Stored entries:
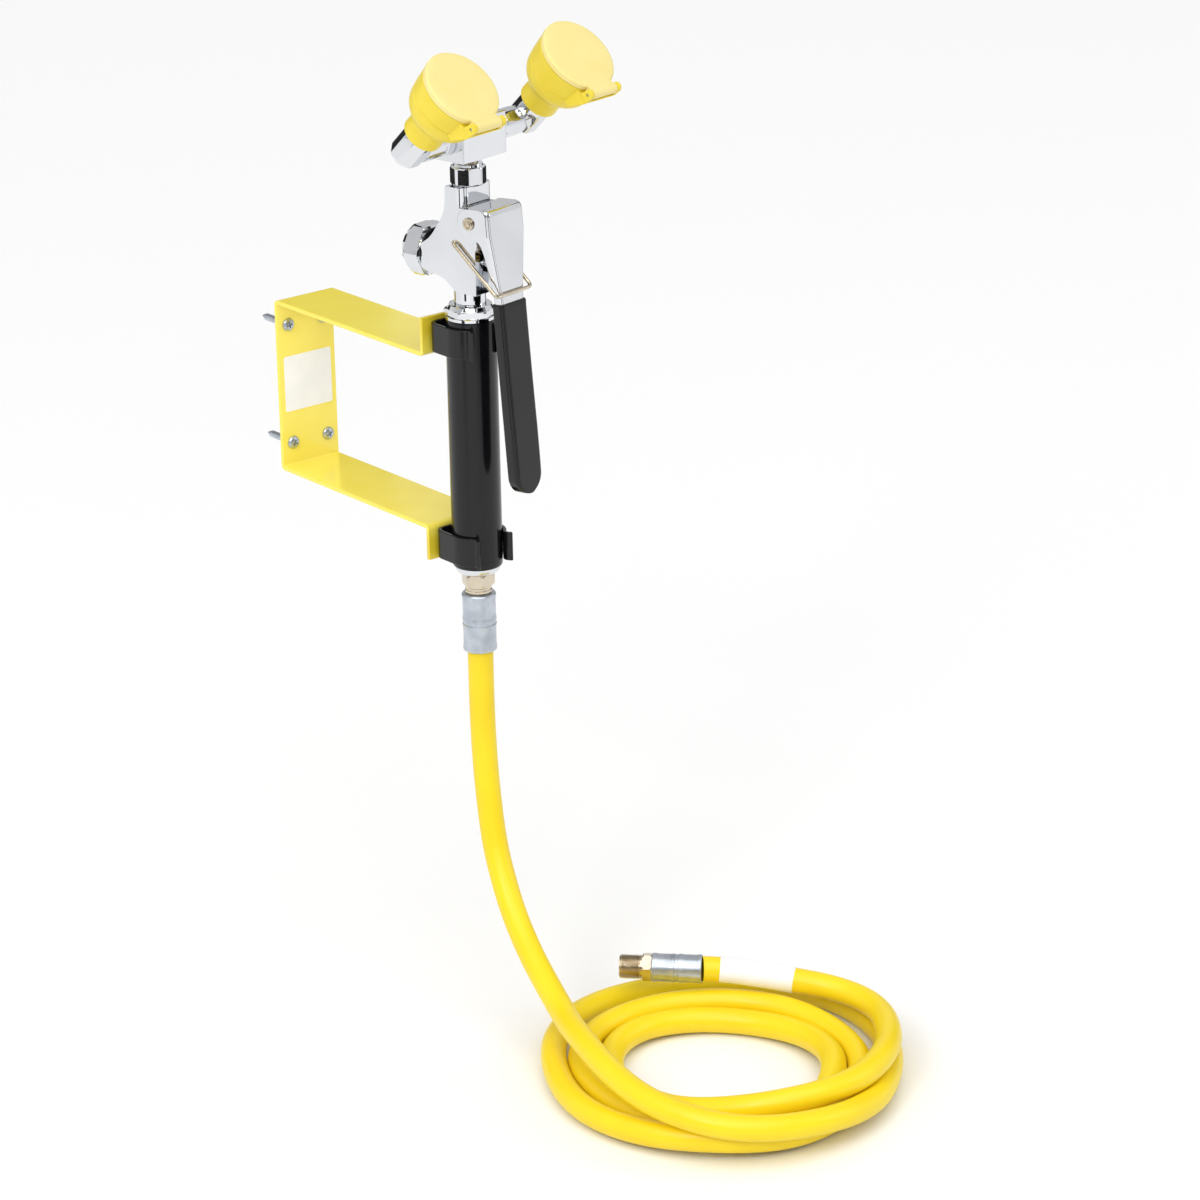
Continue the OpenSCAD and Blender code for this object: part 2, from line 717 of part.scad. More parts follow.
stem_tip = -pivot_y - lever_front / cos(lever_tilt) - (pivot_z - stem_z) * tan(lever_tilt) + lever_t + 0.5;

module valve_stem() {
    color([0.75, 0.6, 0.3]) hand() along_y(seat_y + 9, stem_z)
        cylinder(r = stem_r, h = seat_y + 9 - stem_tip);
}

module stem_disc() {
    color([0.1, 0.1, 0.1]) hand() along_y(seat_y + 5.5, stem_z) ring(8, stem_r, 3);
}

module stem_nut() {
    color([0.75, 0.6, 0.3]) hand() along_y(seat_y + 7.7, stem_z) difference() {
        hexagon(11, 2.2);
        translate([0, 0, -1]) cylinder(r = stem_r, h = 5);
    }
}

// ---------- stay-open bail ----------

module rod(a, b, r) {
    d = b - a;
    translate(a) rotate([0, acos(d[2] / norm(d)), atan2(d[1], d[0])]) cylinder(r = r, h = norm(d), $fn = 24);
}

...

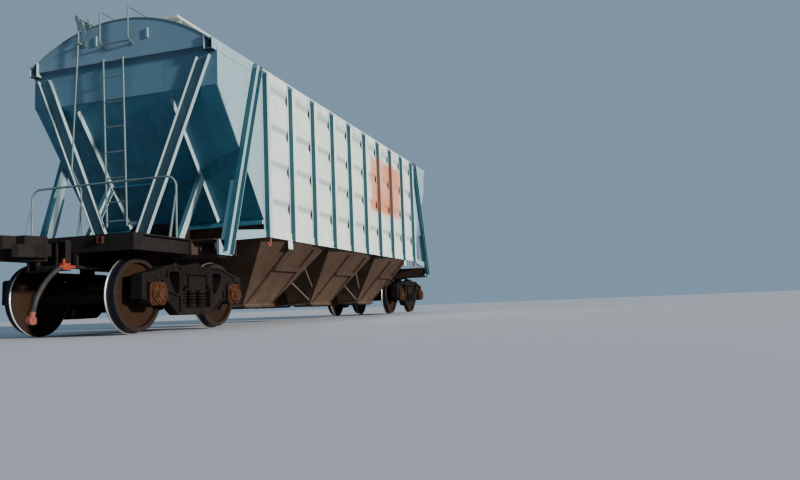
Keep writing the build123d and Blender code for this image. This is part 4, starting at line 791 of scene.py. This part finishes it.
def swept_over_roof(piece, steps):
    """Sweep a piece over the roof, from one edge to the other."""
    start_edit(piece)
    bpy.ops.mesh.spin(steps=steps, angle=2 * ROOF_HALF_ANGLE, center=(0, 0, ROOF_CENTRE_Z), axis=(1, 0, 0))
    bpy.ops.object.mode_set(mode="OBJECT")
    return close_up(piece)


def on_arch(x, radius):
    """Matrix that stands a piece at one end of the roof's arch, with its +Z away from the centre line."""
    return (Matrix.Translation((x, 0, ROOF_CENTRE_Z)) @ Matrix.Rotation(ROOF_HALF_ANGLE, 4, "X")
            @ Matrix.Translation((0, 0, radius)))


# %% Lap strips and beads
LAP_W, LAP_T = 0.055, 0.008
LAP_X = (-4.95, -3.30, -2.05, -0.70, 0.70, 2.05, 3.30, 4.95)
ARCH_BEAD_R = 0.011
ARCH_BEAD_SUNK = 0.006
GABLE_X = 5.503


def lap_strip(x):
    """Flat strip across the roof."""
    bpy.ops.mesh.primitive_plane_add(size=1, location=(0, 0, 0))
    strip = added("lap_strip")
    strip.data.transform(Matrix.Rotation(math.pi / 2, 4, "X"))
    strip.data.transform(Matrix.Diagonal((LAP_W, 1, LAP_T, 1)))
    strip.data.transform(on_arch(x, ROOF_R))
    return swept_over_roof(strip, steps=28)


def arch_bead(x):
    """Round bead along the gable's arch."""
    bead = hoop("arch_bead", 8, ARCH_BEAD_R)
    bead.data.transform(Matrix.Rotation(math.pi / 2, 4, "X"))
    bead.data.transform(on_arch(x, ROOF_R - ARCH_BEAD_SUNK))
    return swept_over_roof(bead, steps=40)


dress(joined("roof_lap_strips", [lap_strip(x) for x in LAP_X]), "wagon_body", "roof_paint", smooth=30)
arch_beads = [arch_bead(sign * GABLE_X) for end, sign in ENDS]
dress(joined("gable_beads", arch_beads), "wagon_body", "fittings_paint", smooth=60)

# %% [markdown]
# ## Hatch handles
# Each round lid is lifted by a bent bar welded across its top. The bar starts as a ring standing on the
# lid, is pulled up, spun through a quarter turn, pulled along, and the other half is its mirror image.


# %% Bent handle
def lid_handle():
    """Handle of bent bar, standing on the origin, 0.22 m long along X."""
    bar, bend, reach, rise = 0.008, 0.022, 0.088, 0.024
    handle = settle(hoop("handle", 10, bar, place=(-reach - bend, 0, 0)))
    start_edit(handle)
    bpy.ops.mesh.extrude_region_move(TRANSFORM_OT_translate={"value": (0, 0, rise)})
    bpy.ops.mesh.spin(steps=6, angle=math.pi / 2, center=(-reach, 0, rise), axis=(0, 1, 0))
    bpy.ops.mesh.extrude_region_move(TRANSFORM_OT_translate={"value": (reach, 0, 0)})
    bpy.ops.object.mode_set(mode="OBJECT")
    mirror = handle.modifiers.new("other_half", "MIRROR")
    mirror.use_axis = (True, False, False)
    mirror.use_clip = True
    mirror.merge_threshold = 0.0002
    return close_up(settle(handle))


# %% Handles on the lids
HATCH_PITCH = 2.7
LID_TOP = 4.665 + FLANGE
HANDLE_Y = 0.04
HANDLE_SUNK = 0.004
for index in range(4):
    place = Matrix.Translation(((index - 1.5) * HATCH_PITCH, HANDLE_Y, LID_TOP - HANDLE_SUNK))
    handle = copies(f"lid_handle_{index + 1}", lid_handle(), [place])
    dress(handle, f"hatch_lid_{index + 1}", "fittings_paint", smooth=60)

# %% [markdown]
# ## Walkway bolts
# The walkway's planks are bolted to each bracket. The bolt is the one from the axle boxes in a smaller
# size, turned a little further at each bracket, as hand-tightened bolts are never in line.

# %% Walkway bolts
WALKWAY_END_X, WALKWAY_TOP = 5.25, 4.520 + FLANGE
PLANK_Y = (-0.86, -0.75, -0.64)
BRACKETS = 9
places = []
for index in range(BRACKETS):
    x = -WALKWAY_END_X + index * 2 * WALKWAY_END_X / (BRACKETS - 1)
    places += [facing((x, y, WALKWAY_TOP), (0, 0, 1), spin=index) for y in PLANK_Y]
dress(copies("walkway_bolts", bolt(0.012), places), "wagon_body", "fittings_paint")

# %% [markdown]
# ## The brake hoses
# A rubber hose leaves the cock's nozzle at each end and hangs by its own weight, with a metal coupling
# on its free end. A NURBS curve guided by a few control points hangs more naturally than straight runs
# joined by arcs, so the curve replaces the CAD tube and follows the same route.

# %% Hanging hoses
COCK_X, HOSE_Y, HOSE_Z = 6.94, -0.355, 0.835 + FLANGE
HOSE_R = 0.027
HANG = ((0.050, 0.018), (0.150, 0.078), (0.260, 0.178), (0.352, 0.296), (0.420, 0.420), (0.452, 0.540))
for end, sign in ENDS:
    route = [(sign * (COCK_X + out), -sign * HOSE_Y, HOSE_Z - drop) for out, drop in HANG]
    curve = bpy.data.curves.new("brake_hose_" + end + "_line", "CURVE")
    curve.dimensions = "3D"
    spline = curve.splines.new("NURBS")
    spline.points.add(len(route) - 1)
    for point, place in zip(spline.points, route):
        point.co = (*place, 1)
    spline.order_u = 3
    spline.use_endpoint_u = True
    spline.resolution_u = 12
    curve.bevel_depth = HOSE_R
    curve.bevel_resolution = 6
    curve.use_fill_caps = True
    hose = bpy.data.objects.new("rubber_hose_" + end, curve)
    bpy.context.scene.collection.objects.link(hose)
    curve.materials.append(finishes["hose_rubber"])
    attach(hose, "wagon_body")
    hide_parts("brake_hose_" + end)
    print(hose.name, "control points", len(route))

_Exercise description_
Return every line in the listing that contains the word "this".

_Correct answer_
Continue the OpenSCAD and Blender code for this object: part 2, from line 717 of part.scad. More parts follow.
Keep writing the build123d and Blender code for this image. This is part 4, starting at line 791 of scene.py. This part finishes it.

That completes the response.